## Given material

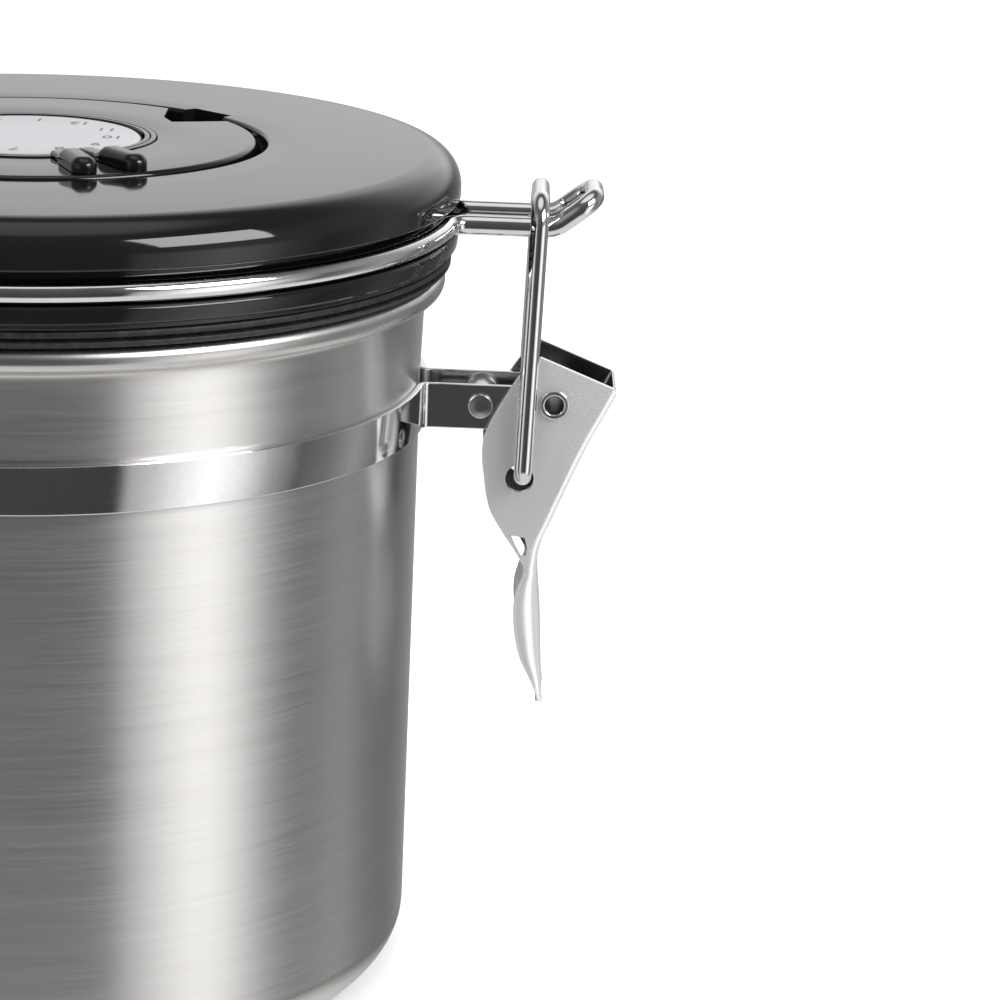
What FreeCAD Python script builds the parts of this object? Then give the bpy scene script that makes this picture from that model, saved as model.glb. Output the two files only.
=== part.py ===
import FreeCAD, Part
import Sketcher
import math
import os
from FreeCAD import Vector, Placement, Rotation

# Clip-top steel storage canister: a drawn steel can with a clamp band, a plastic
# lid carried by a wire bail at the rear, and an over-centre lever latch in front.
# Frame: origin at the centre of the base, +Z up, +X towards the latch. Millimetres.

doc = FreeCAD.newDocument("canister")
sheet = doc.addObject("Spreadsheet::Sheet", "Sizes")

SIZES = [
    # can
    ("can_radius", 57.0), ("can_inner_r", 56.3), ("can_floor_z", 0.9), ("base_z", 0.0),
    ("base_corner", 7.5), ("base_corner_in", 6.8), ("rim_low_z", 101.2), ("rim_shoulder_z", 102.8),
    ("rim_top_z", 105.2), ("rim_outer_r", 60.2), ("rim_round", 1.5), ("rim_round_in", 1.2),
    ("floor_top_z", 1.6), ("can_foot_r", 56.6), ("can_flare_r", 57.4), ("flare_low_z", 90.0), ("taper_top_z", 82.0),
    # clamp band and its two arms
    ("band_inner_r", 57.05), ("band_outer_r", 57.95), ("band_z", 82.6), ("band_tall", 6.6),
    ("arm_in_y", 3.9), ("arm_thick", 0.9), ("arm_end_x", 80.0), ("arm_start_x", 57.4), ("arm_bend_r", 1.6),
    ("arm_corner", 2.6), ("arm_full_y", 4.8),
    ("rivet_x", 66.0), ("rivet_z", 86.2), ("rivet_shank_r", 1.25), ("rivet_head_r", 1.85),
    ("rivet_grip", 4.81), ("rivet_tip", 5.85), ("rivet_dome", 0.55), ("rivet_neck_r", 1.75),
    ("spacer_r", 2.3), ("spacer_bore_r", 1.27), ("spacer_half", 3.88),
    ("pivot_x", 76.6), ("pivot_z", 87.0), ("pivot_shank_r", 1.6), ("pivot_bore_r", 1.15),
    ("pivot_hole_r", 1.66), ("pivot_flange_r", 2.15), ("pivot_mouth_r", 1.4), ("pivot_flange_y", 6.3),
    ("pivot_tip_y", 6.8), ("pivot_lip_y", 6.6), ("pivot_lip_r", 1.95), ("arm_hole_r", 1.61),
    # rear hinge
    ("hinge_x", -67.5), ("wire_z", 112.7), ("hinge_half", 5.3), ("hinge_sheet", 0.9),
    ("hinge_rivet_y", 3.0), ("hinge_rivet_z", 86.4), ("hinge_rivet_r", 0.85), ("hinge_head_r", 1.7),
    ("hinge_head_tall", 0.8), ("hinge_face_x", -59.3), ("hinge_shank", 2.35), ("hinge_shank_x", -57.1),
    # lid cover
    ("cover_r", 62.1), ("cover_top_z", 122.0), ("cover_edge", 5.0), ("cover_low_z", 115.5),
    ("cover_in_r", 59.9), ("cover_in_edge", 3.0), ("cover_under_z", 120.2), ("well_r", 34.1), ("well_out_r", 37.6),
    ("well_floor_z", 117.9), ("well_under_z", 116.5), ("well_hole_r", 20.0), ("well_lip", 0.6),
    ("cover_lip", 0.4),
    ("notch_angle", 48.0), ("notch_x", 35.4), ("notch_half", 4.6), ("notch_deep", 4.0), ("notch_wide", 1.15),
    # lid base
    ("ring_top_r", 61.9), ("ring_low_r", 60.9), ("ring_top_z", 111.1), ("ring_low_z", 107.8),
    ("groove_r", 59.2), ("base_lip_z", 116.6), ("base_cup_r", 56.9), ("base_step_z", 109.4),
    ("plug_r", 54.6), ("plug_in_r", 52.6), ("plug_low_z", 98.0), ("plug_floor_z", 99.8), ("vent_r", 15.0),
    ("ring_round", 0.7), ("plug_round", 1.2),
    # gasket
    ("gasket_in_r", 54.75), ("gasket_r", 61.0), ("gasket_low_z", 105.35), ("gasket_top_z", 107.7),
    ("gasket_low_r", 60.3), ("gasket_groove_r", 60.1), ("gasket_mid_a", 106.3), ("gasket_mid_b", 106.8),
    # wires
    ("lid_wire_d", 2.8), ("ring_wire_r", 60.9), ("front_leg_y", 5.5), ("rear_leg_y", 8.0),
    ("leg_blend", 3.0), ("loop_bend_x", 75.6), ("loop_tip_x", 81.1), ("loop_tip_z", 116.9),
    ("loop_bend_r", 4.0), ("pin_bend_r", 2.2),
    ("link_wire_d", 2.6), ("link_leg_y", 8.5), ("link_end_y", 5.0), ("link_low_x", 72.4), ("link_low_z", 76.4),
    ("link_top_x", 73.5), ("link_top_z", 116.6), ("link_top_bend", 3.8), ("link_low_bend", 1.9),
    # one-way valve in the lid floor
    ("seat_flange_r", 17.5), ("seat_flange_z", 99.9), ("seat_top_z", 101.4), ("seat_tube_r", 14.9),
    ("seat_low_z", 97.2), ("seat_floor_low", 99.0), ("seat_bore_r", 1.9), ("seat_tube_in_r", 13.0),
    ("seat_hole_r", 1.2), ("seat_hole_at", 6.0),
    ("flap_r", 10.0), ("flap_low_z", 101.45), ("flap_top_z", 102.25), ("flap_stem_r", 1.8), ("flap_bulb_r", 2.5),
    ("flap_bulb_top", 98.9), ("flap_bulb_low", 97.9), ("flap_dome_z", 102.9),
    ("filter_r", 12.8), ("filter_low_z", 96.6), ("filter_top_z", 97.7), ("filter_hole_r", 2.7),
    ("guard_r", 16.6), ("guard_in_r", 15.0), ("guard_low_z", 95.2), ("guard_floor_z", 96.4),
    ("guard_top_z", 97.9), ("guard_hole_r", 1.1), ("guard_hole_at", 6.5), ("guard_hole_at2", 10.8),
    # date dial
    ("cap_r", 32.6), ("cap_low_z", 118.05), ("cap_top_z", 122.3), ("cap_edge", 0.7), ("scoop_deep", 2.2), ("cap_bore_r", 18.4),
    ("cap_floor_z", 119.2), ("pedestal_r", 16.5), ("pedestal_z", 121.0), ("cap_foot_r", 31.0),
    ("disc_r", 16.2), ("disc_low_z", 121.05), ("disc_top_z", 122.35), ("disc_edge", 0.5),
    ("inner_ring_in", 16.65), ("inner_ring_out", 17.4), ("outer_ring_in", 17.55), ("outer_ring_out", 18.3),
    ("ring_floor_z", 119.3), ("carrier_top_z", 122.42), ("arm_under_z", 122.42), ("arm_over_z", 124.5),
    ("arm_tip_r", 31.9), ("arm_start_r", 19.8), ("neck_tall", 0.7), ("arm_half", 1.75), ("month_angle", -67.0), ("day_angle", -53.0), ("arm_soft", 0.85),
    # latch lever
    ("lever_half", 6.2), ("lever_in_half", 5.2), ("lever_sheet", 1.0), ("link_hole_x", 72.0), ("link_hole_z", 75.8),
    ("link_hole_r", 2.05),
]
S = {}
for row, (alias, value) in enumerate(SIZES, 1):
    sheet.set("A%d" % row, alias)
    sheet.set("B%d" % row, repr(float(value)))
    sheet.setAlias("B%d" % row, alias)
    S[alias] = float(value)
doc.recompute()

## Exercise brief
Quote the data above in full, changing nothing.

## Exercise solution
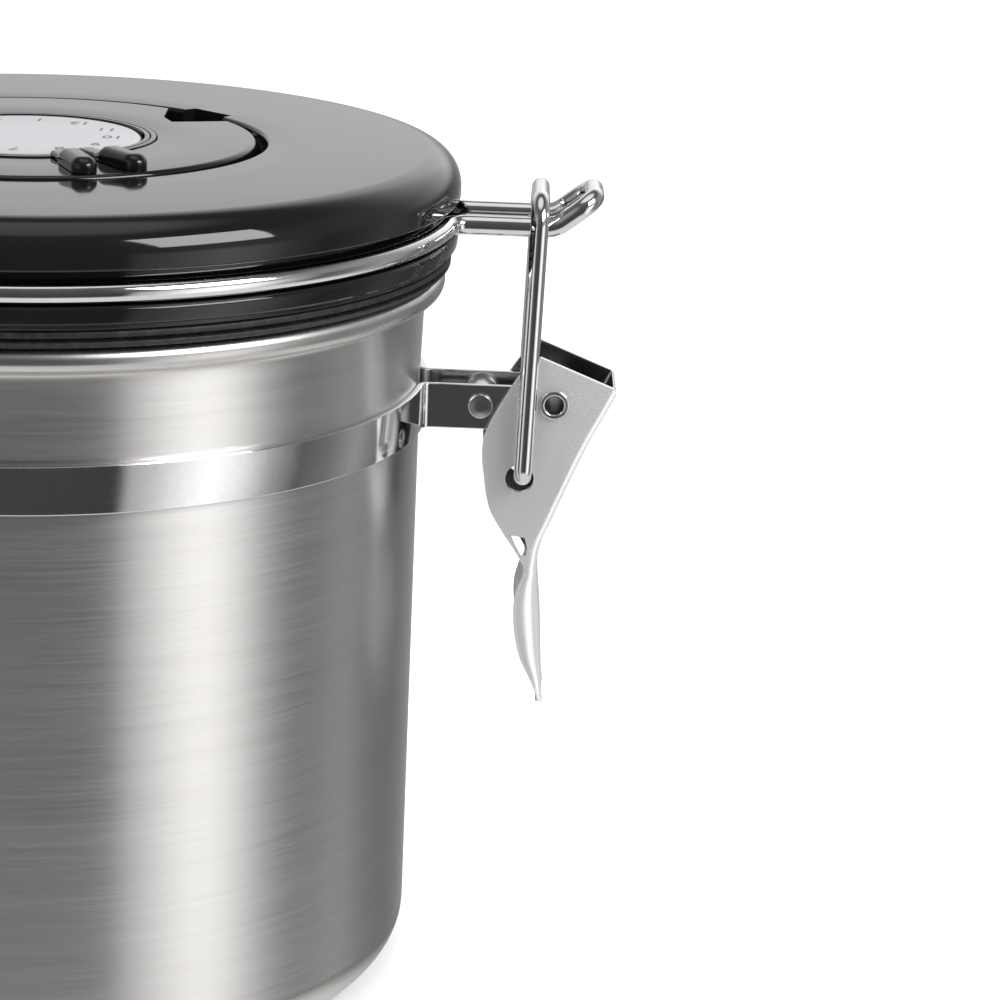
What FreeCAD Python script builds the parts of this object? Then give the bpy scene script that makes this picture from that model, saved as model.glb. Output the two files only.
=== part.py ===
import FreeCAD, Part
import Sketcher
import math
import os
from FreeCAD import Vector, Placement, Rotation

# Clip-top steel storage canister: a drawn steel can with a clamp band, a plastic
# lid carried by a wire bail at the rear, and an over-centre lever latch in front.
# Frame: origin at the centre of the base, +Z up, +X towards the latch. Millimetres.

doc = FreeCAD.newDocument("canister")
sheet = doc.addObject("Spreadsheet::Sheet", "Sizes")

SIZES = [
    # can
    ("can_radius", 57.0), ("can_inner_r", 56.3), ("can_floor_z", 0.9), ("base_z", 0.0),
    ("base_corner", 7.5), ("base_corner_in", 6.8), ("rim_low_z", 101.2), ("rim_shoulder_z", 102.8),
    ("rim_top_z", 105.2), ("rim_outer_r", 60.2), ("rim_round", 1.5), ("rim_round_in", 1.2),
    ("floor_top_z", 1.6), ("can_foot_r", 56.6), ("can_flare_r", 57.4), ("flare_low_z", 90.0), ("taper_top_z", 82.0),
    # clamp band and its two arms
    ("band_inner_r", 57.05), ("band_outer_r", 57.95), ("band_z", 82.6), ("band_tall", 6.6),
    ("arm_in_y", 3.9), ("arm_thick", 0.9), ("arm_end_x", 80.0), ("arm_start_x", 57.4), ("arm_bend_r", 1.6),
    ("arm_corner", 2.6), ("arm_full_y", 4.8),
    ("rivet_x", 66.0), ("rivet_z", 86.2), ("rivet_shank_r", 1.25), ("rivet_head_r", 1.85),
    ("rivet_grip", 4.81), ("rivet_tip", 5.85), ("rivet_dome", 0.55), ("rivet_neck_r", 1.75),
    ("spacer_r", 2.3), ("spacer_bore_r", 1.27), ("spacer_half", 3.88),
    ("pivot_x", 76.6), ("pivot_z", 87.0), ("pivot_shank_r", 1.6), ("pivot_bore_r", 1.15),
    ("pivot_hole_r", 1.66), ("pivot_flange_r", 2.15), ("pivot_mouth_r", 1.4), ("pivot_flange_y", 6.3),
    ("pivot_tip_y", 6.8), ("pivot_lip_y", 6.6), ("pivot_lip_r", 1.95), ("arm_hole_r", 1.61),
    # rear hinge
    ("hinge_x", -67.5), ("wire_z", 112.7), ("hinge_half", 5.3), ("hinge_sheet", 0.9),
    ("hinge_rivet_y", 3.0), ("hinge_rivet_z", 86.4), ("hinge_rivet_r", 0.85), ("hinge_head_r", 1.7),
    ("hinge_head_tall", 0.8), ("hinge_face_x", -59.3), ("hinge_shank", 2.35), ("hinge_shank_x", -57.1),
    # lid cover
    ("cover_r", 62.1), ("cover_top_z", 122.0), ("cover_edge", 5.0), ("cover_low_z", 115.5),
    ("cover_in_r", 59.9), ("cover_in_edge", 3.0), ("cover_under_z", 120.2), ("well_r", 34.1), ("well_out_r", 37.6),
    ("well_floor_z", 117.9), ("well_under_z", 116.5), ("well_hole_r", 20.0), ("well_lip", 0.6),
    ("cover_lip", 0.4),
    ("notch_angle", 48.0), ("notch_x", 35.4), ("notch_half", 4.6), ("notch_deep", 4.0), ("notch_wide", 1.15),
    # lid base
    ("ring_top_r", 61.9), ("ring_low_r", 60.9), ("ring_top_z", 111.1), ("ring_low_z", 107.8),
    ("groove_r", 59.2), ("base_lip_z", 116.6), ("base_cup_r", 56.9), ("base_step_z", 109.4),
    ("plug_r", 54.6), ("plug_in_r", 52.6), ("plug_low_z", 98.0), ("plug_floor_z", 99.8), ("vent_r", 15.0),
    ("ring_round", 0.7), ("plug_round", 1.2),
    # gasket
    ("gasket_in_r", 54.75), ("gasket_r", 61.0), ("gasket_low_z", 105.35), ("gasket_top_z", 107.7),
    ("gasket_low_r", 60.3), ("gasket_groove_r", 60.1), ("gasket_mid_a", 106.3), ("gasket_mid_b", 106.8),
    # wires
    ("lid_wire_d", 2.8), ("ring_wire_r", 60.9), ("front_leg_y", 5.5), ("rear_leg_y", 8.0),
    ("leg_blend", 3.0), ("loop_bend_x", 75.6), ("loop_tip_x", 81.1), ("loop_tip_z", 116.9),
    ("loop_bend_r", 4.0), ("pin_bend_r", 2.2),
    ("link_wire_d", 2.6), ("link_leg_y", 8.5), ("link_end_y", 5.0), ("link_low_x", 72.4), ("link_low_z", 76.4),
    ("link_top_x", 73.5), ("link_top_z", 116.6), ("link_top_bend", 3.8), ("link_low_bend", 1.9),
    # one-way valve in the lid floor
    ("seat_flange_r", 17.5), ("seat_flange_z", 99.9), ("seat_top_z", 101.4), ("seat_tube_r", 14.9),
    ("seat_low_z", 97.2), ("seat_floor_low", 99.0), ("seat_bore_r", 1.9), ("seat_tube_in_r", 13.0),
    ("seat_hole_r", 1.2), ("seat_hole_at", 6.0),
    ("flap_r", 10.0), ("flap_low_z", 101.45), ("flap_top_z", 102.25), ("flap_stem_r", 1.8), ("flap_bulb_r", 2.5),
    ("flap_bulb_top", 98.9), ("flap_bulb_low", 97.9), ("flap_dome_z", 102.9),
    ("filter_r", 12.8), ("filter_low_z", 96.6), ("filter_top_z", 97.7), ("filter_hole_r", 2.7),
    ("guard_r", 16.6), ("guard_in_r", 15.0), ("guard_low_z", 95.2), ("guard_floor_z", 96.4),
    ("guard_top_z", 97.9), ("guard_hole_r", 1.1), ("guard_hole_at", 6.5), ("guard_hole_at2", 10.8),
    # date dial
    ("cap_r", 32.6), ("cap_low_z", 118.05), ("cap_top_z", 122.3), ("cap_edge", 0.7), ("scoop_deep", 2.2), ("cap_bore_r", 18.4),
    ("cap_floor_z", 119.2), ("pedestal_r", 16.5), ("pedestal_z", 121.0), ("cap_foot_r", 31.0),
    ("disc_r", 16.2), ("disc_low_z", 121.05), ("disc_top_z", 122.35), ("disc_edge", 0.5),
    ("inner_ring_in", 16.65), ("inner_ring_out", 17.4), ("outer_ring_in", 17.55), ("outer_ring_out", 18.3),
    ("ring_floor_z", 119.3), ("carrier_top_z", 122.42), ("arm_under_z", 122.42), ("arm_over_z", 124.5),
    ("arm_tip_r", 31.9), ("arm_start_r", 19.8), ("neck_tall", 0.7), ("arm_half", 1.75), ("month_angle", -67.0), ("day_angle", -53.0), ("arm_soft", 0.85),
    # latch lever
    ("lever_half", 6.2), ("lever_in_half", 5.2), ("lever_sheet", 1.0), ("link_hole_x", 72.0), ("link_hole_z", 75.8),
    ("link_hole_r", 2.05),
]
S = {}
for row, (alias, value) in enumerate(SIZES, 1):
    sheet.set("A%d" % row, alias)
    sheet.set("B%d" % row, repr(float(value)))
    sheet.setAlias("B%d" % row, alias)
    S[alias] = float(value)
doc.recompute()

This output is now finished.